Comme nous, les salariés sont conscients de la nécessité d'une réforme des retraites, mais ils n'admettront pas que celle-ci soit le synonyme d'un abaissement de toutes les pensions et d'un recul de leurs droits, aussi bien dans le secteur privé que dans le secteur public.
Je comprends qu'il puisse y avoir de l'émotion dans les rangs de la CFDT, les événements d'hier pouvant porter préjudice à la crédibilité d'ensemble du syndicalisme.
Cela étant dit, la fin du film de l'avenir de nos retraites est loin d'être écrite et la Palme d' Or encore moins décernée.
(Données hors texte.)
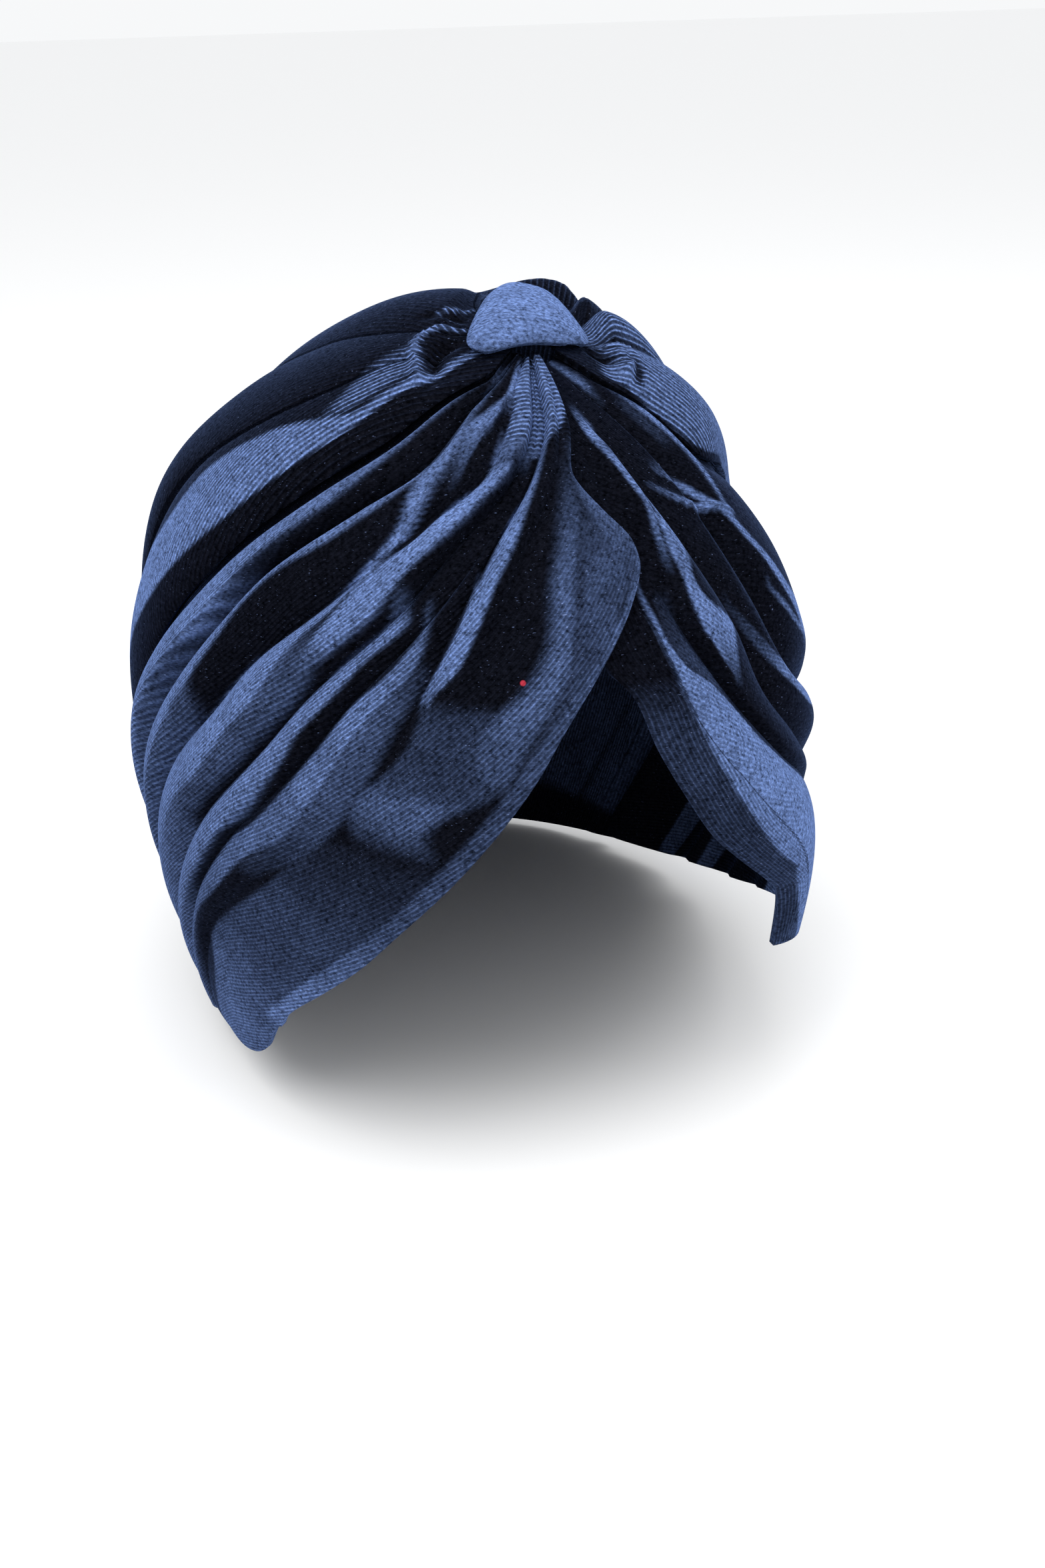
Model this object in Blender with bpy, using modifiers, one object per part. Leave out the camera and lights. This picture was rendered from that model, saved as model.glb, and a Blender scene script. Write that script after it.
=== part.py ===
"""Turban headwrap in gathered velvet: a crown, two pleated drapes and a knot band.

Every cloth piece is an open sheet, shaped over the hollow that the headwrap encloses, with a
Solidify modifier for its wall. A place on a sheet is given by two angles seen from the centre
of the hollow: "fall", how far the place lies below the knot, and "turn", how far round the
knot it lies from the front, positive towards +X. Its rise is its distance outside the hollow.
"""
import math

import bpy
from mathutils import Vector

# Driving dimensions in metres: the hollow, measured from its widest level, where z is 0
HOLLOW_WIDTH = 0.150
HOLLOW_LENGTH = 0.192
HOLLOW_HEIGHT = 0.110
HOLLOW_DEPTH = 0.120

# How far the hem hangs below the widest level at the nape
HEM_DROP = 0.056

# Cloth: its wall, the gap between two sheets, how far the creases stand off the hollow, and the
# gap between the crown's edge and the fold beside it
WALL = 0.0016
CLEARANCE = 0.0004
EASE = 0.0005
CREASE_GAP = 0.0012

# Heights that the folds stand above their creases
CROWN_PUFF = 0.0100
PLEAT_HEIGHT = 0.0070

# Knot band: its width at the front and at the back, how far it runs from the knot's centre to
# the front and to the back, how far its back end leans to +X, how far its front end is skewed
# back on that side, how far that end's rim arches back between its corners, and how high it puffs up
BAND_FRONT_WIDTH = 0.033
BAND_BACK_WIDTH = 0.014
BAND_FRONT_REACH = 0.009
BAND_BACK_REACH = 0.032
BAND_LEAN = 0.0085
BAND_SKEW = 0.0025
BAND_ARCH = 0.0045
BAND_PUFF = 0.0032

# How much the band's corners are cut from its sides and from its ends, as shares of the squares
# of its half width and half length, how close to the corners each cut keeps, and how squarely
# the band's puff ends at its sides and at its ends
BAND_CORNERS = (0.42, 0.30)
BAND_CORNER_POWERS = (6, 4)
BAND_SQUARENESS = (3, 5)

# The arch of the band's front rim at its middle, and how much deeper it is towards +X, as shares
BAND_ARCH_SHAPE = (0.75, 0.60)

# The band presses the gather down to this much above a crease. The cloth rises again from the
# first to the second of these distances beside its rim, and more slowly, by this factor, behind it
PRESSED_RISE = 0.0021
PRESSED_MARGINS = (0.0025, 0.0080)
PRESSED_BEHIND = 0.55

# Where the knot sits: degrees towards +X from the front, and above the horizontal
KNOT_TURN = 20.0
KNOT_LIFT = 76.0

# The gather starts this many degrees from the knot's centre, under the band
GATHER_START = 3.0

# How far a tucked edge runs on under the fold that covers it, and how far beyond the flap's edge
# the folds under it reach their full height
TUCK = 0.0045
FLAP_MARGIN = 0.0015
FLAP_EASE = 0.0080

# The flap comes down onto the hollow between these falls, and every hem lies between these. The
# search for a hem halves them this many times
FLAP_LANDS = (45, 70)
HEM_FALLS = (60, 150)
HEM_HALVINGS = 30

# Steps down each sheet from the knot to the hem, and the columns across each strip between two
# creases. The band's columns and rows
CROWN_ROWS = 22
RIGHT_ROWS = 23
LEFT_ROWS = 20
CROWN_COLUMNS = (7, 6, 5, 5, 5, 7)
RIGHT_COLUMNS = (1, 6, 6, 6, 4, 4, 3, 6)
LEFT_COLUMNS = (1, 8, 6, 5, 7)
BAND_GRID = (10, 14)

# Power that packs the rows near the knot, and power that rounds the folds' tops
ROW_PACKING = 1.2
FOLD_ROUNDNESS = 0.9

# Least share of a pleat's width on either side of its crest
CREST_MARGIN = 0.06

CLOTH_COLOURS = {
    "crown": (0.016, 0.021, 0.062, 1.0),
    "right_drape": (0.018, 0.024, 0.070, 1.0),
    "left_drape": (0.014, 0.019, 0.056, 1.0),
    "knot_band": (0.022, 0.030, 0.084, 1.0),
}

# Degrees of fall at which the fold tables below give a value
FALL = (8, 14, 22, 30, 40, 50, 60, 75, 95, 125)

# Pleats of the drape on the right, from the crown to the front. At each fall of the tables: the
# turn of the crease that the pleat starts from, the turn of its crest, and the crest's height
# above the creases as a share of PLEAT_HEIGHT
RIGHT_PLEATS = {
    "beside_crown": {
        "crease": (-38, -49, -56, -66, -76, -84, -91, -99, -104, -113),
        "crest": (-37, -46, -50.5, -57, -66, -72.5, -80, -90, -98, -108),
        "height": (0.20, 0.40, 0.55, 0.75, 0.95, 1.00, 1.00, 0.90, 0.65, 0.25)},
    "second": {
        "crease": (-36, -40, -43, -53, -65, -72, -79, -88, -96, -106),
        "crest": (-34, -37, -37, -49, -60.5, -66.5, -71, -79, -88, -100),
        "height": (0.15, 0.25, 0.40, 0.55, 0.70, 0.80, 0.85, 0.75, 0.45, 0.18)},
    "middle": {
        "crease": (-24, -23, -26, -38, -49, -59.5, -66, -76.5, -86, -97),
        "crest": (-15, -14, -20, -30, -39, -51, -57.5, -67, -78, -91),
        "height": (0.20, 0.30, 0.45, 0.60, 0.70, 0.80, 0.80, 0.70, 0.38, 0.14)},
    "fourth": {
        "crease": (-12, -12, -18, -27.5, -36, -45.5, -52, -62, -72, -85),
        "crest": (-11, -11, -17, -26, -33, -41, -47.5, -56.5, -67, -79),
        "height": (0.05, 0.05, 0.05, 0.08, 0.28, 0.45, 0.55, 0.55, 0.35, 0.12)},
    "fifth": {
        "crease": (-9.5, -9.5, -15.5, -22, -30, -38.5, -44.5, -55, -65, -75),
        "crest": (-8.5, -8.5, -14, -20.5, -28.5, -34, -38.5, -49.5, -61, -71),
        "height": (0.05, 0.05, 0.05, 0.10, 0.25, 0.40, 0.45, 0.42, 0.32, 0.12)},
    "seam_ridge": {
        "crease": (-6, -6.5, -13, -20, -25, -28.5, -33, -45.5, -58.5, -68),
        "crest": (-4, -4.5, -11, -16.5, -21.5, -25, -29, -43, -56, -65),
        "height": (0.25, 0.35, 0.45, 0.50, 0.45, 0.22, 0.06, 0.03, 0.00, 0.00)},
    "flap": {
        "crease": (1, -1, -6, -13, -18, -21, -25, -41, -52, -61),
        "crest": (3, 1.5, -2.5, -3, -6, -13, -20, -33, -45, -54),
        "height": (0.03, 0.06, 0.16, 0.28, 0.32, 0.28, 0.20, 0.16, 0.10, 0.06)},
}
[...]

Notre Commission Exécutive Confédérale d'hier a analysé l'état des mobilisation tout comme les nouvelles conditions réunies pour l'organisation d'une grande manifestation nationale à Paris le 25 mai , dont le rendez-vous est fixé à 12 heures - place de la République.
L'appel unitaire s'est élargi à FORCE OUVRIERE hier soir et à la CFTC ce matin qui ont décidé de s'y joindre.
Ce rendez-vous, un dimanche, permettra de rassembler tous ceux du privé comme du public, jeunes et moins jeunes, qui pensent avec nous que d'autres solutions sont possibles.
Il constituera une nouvelle étape permettant de redire au Gouvernement qu'il doit accepter des négociations sur d'autres bases que celles qu'il a arrêtées dans son projet de loi.
Monsieur FILLON a déclaré ce matin : " qu'il n'y aurait plus de négociation ". La manifestation du 25 mai doit le contraindre à changer d'état d'esprit.
Toutes les initiatives qui sont programmées d'ici là dans les professions et les localités, entre autre le lundi 19 mai journée d'action notamment dans la Fonction Publique, contribueront à élargir encore la préparation du 25 mai à Paris.
Il ne doit y avoir aucune ambiguïté quant à notre attitude pour les jours et les semaines à venir.
Forts de l'inquiétude mais aussi du large désaccord des salariés avec les perspectives tracées par le Gouvernement, nous sommes résolus à réunir toutes les conditions pour obtenir d'autres négociations dessinant une réforme où les retraites seront réellement sauvegardées et améliorées.
A ce titre, nous n'excluons aucune forme d'action, dès lors que les salariés du privé comme du public en seront les artisans.